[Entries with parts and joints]
------------------------

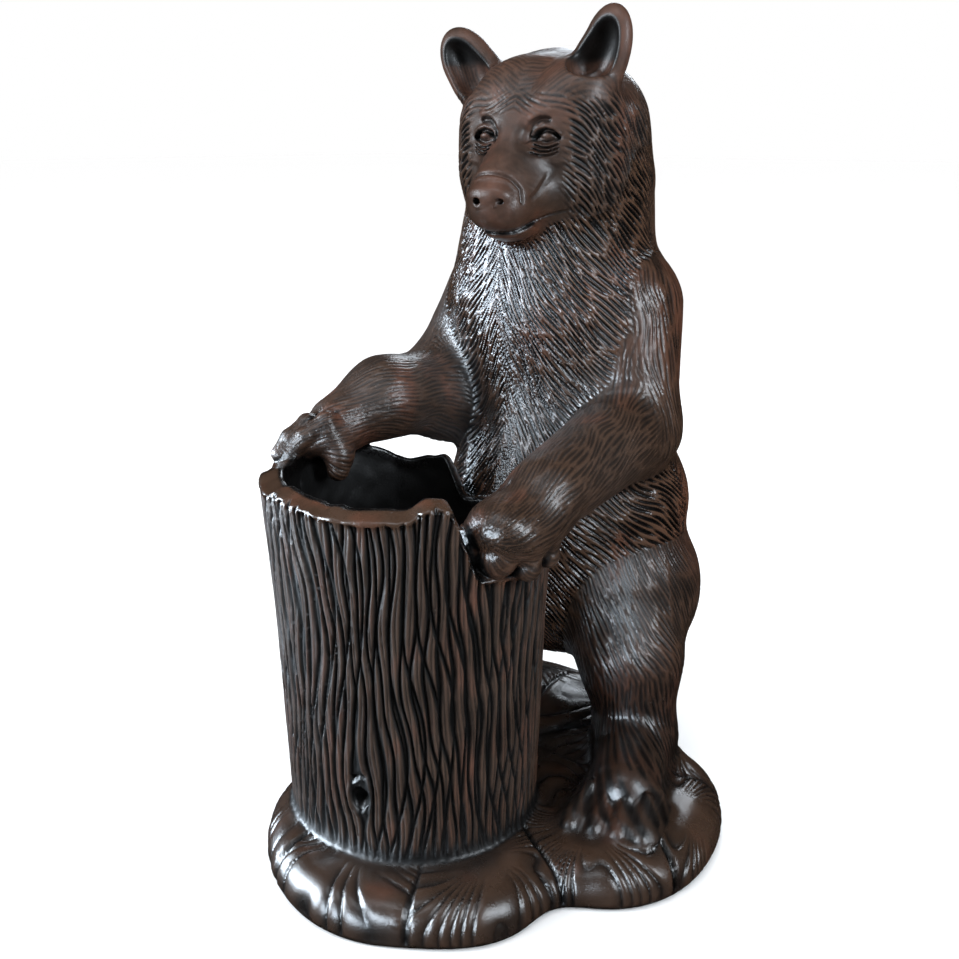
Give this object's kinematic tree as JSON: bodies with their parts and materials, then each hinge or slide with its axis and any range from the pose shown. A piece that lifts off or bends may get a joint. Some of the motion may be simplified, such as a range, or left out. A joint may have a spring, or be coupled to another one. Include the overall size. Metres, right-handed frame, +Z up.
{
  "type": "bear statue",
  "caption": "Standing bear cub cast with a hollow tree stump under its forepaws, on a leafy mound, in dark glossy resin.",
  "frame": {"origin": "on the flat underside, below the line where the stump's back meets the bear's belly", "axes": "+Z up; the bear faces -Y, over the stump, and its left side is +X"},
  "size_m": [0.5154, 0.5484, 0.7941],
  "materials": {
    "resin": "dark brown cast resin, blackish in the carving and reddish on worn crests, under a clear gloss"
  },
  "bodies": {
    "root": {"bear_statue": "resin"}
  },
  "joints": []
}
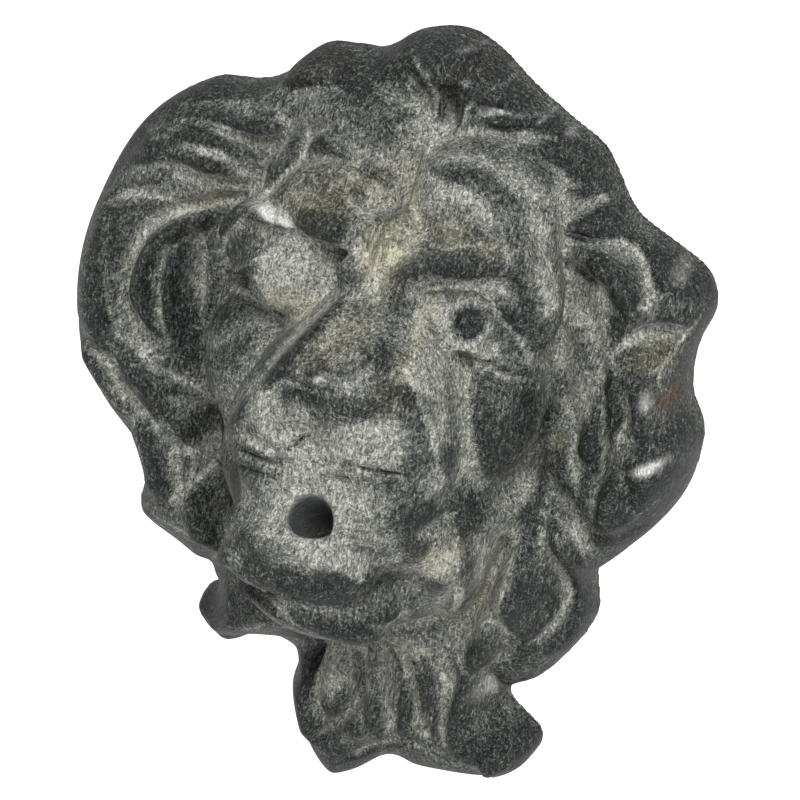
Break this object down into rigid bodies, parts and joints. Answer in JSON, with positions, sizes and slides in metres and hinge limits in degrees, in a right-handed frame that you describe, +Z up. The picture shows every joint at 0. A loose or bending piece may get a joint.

------------------------

__Task to complete__
Extract the full listing above without alteration.

__Task answer__
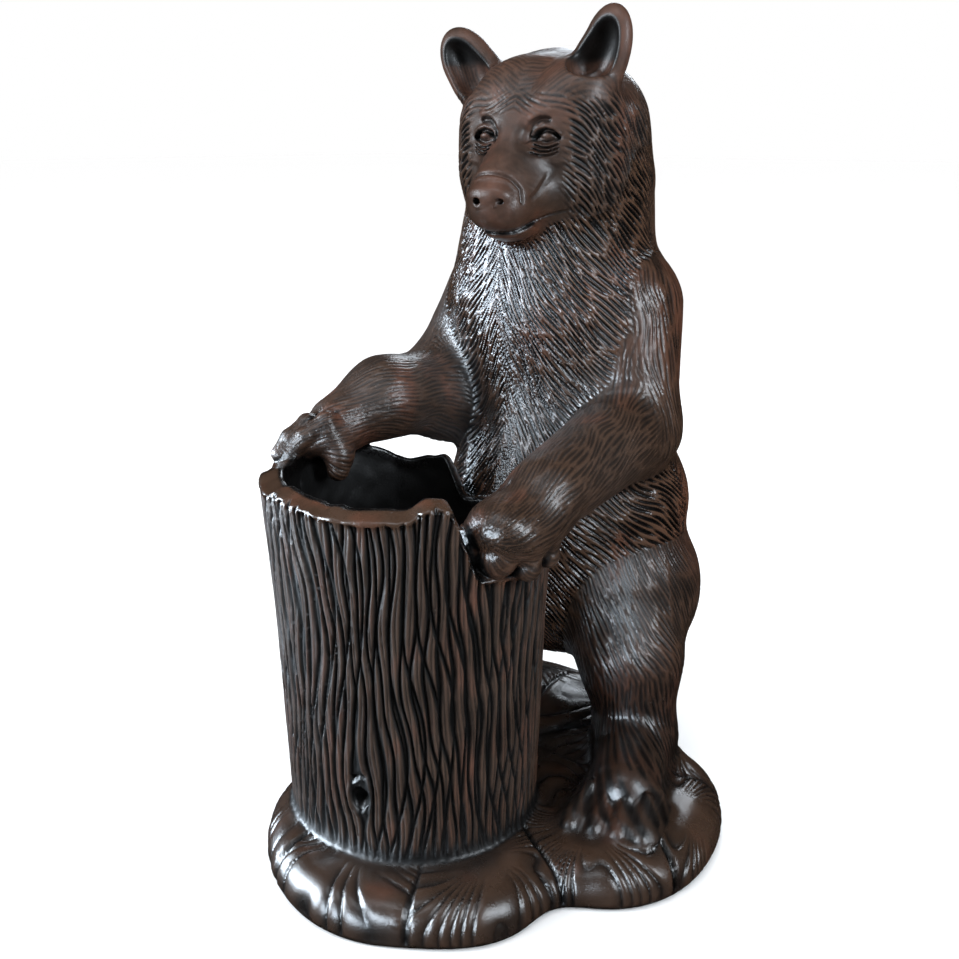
Give this object's kinematic tree as JSON: bodies with their parts and materials, then each hinge or slide with its axis and any range from the pose shown. A piece that lifts off or bends may get a joint. Some of the motion may be simplified, such as a range, or left out. A joint may have a spring, or be coupled to another one. Include the overall size. Metres, right-handed frame, +Z up.
{
  "type": "bear statue",
  "caption": "Standing bear cub cast with a hollow tree stump under its forepaws, on a leafy mound, in dark glossy resin.",
  "frame": {"origin": "on the flat underside, below the line where the stump's back meets the bear's belly", "axes": "+Z up; the bear faces -Y, over the stump, and its left side is +X"},
  "size_m": [0.5154, 0.5484, 0.7941],
  "materials": {
    "resin": "dark brown cast resin, blackish in the carving and reddish on worn crests, under a clear gloss"
  },
  "bodies": {
    "root": {"bear_statue": "resin"}
  },
  "joints": []
}
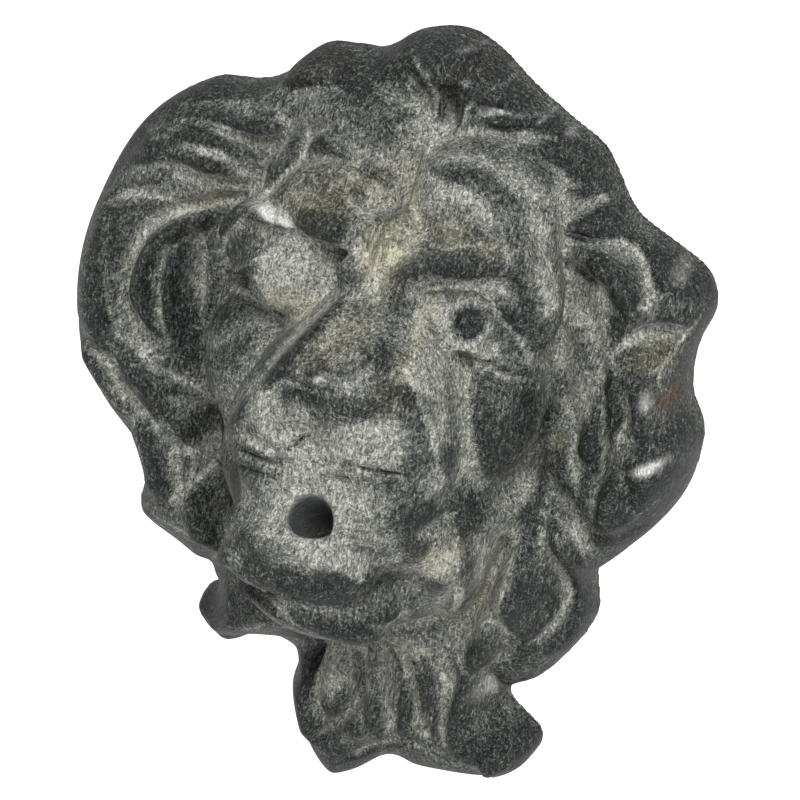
Break this object down into rigid bodies, parts and joints. Answer in JSON, with positions, sizes and slides in metres and hinge limits in degrees, in a right-handed frame that you describe, +Z up. The picture shows every joint at 0. A loose or bending piece may get a joint.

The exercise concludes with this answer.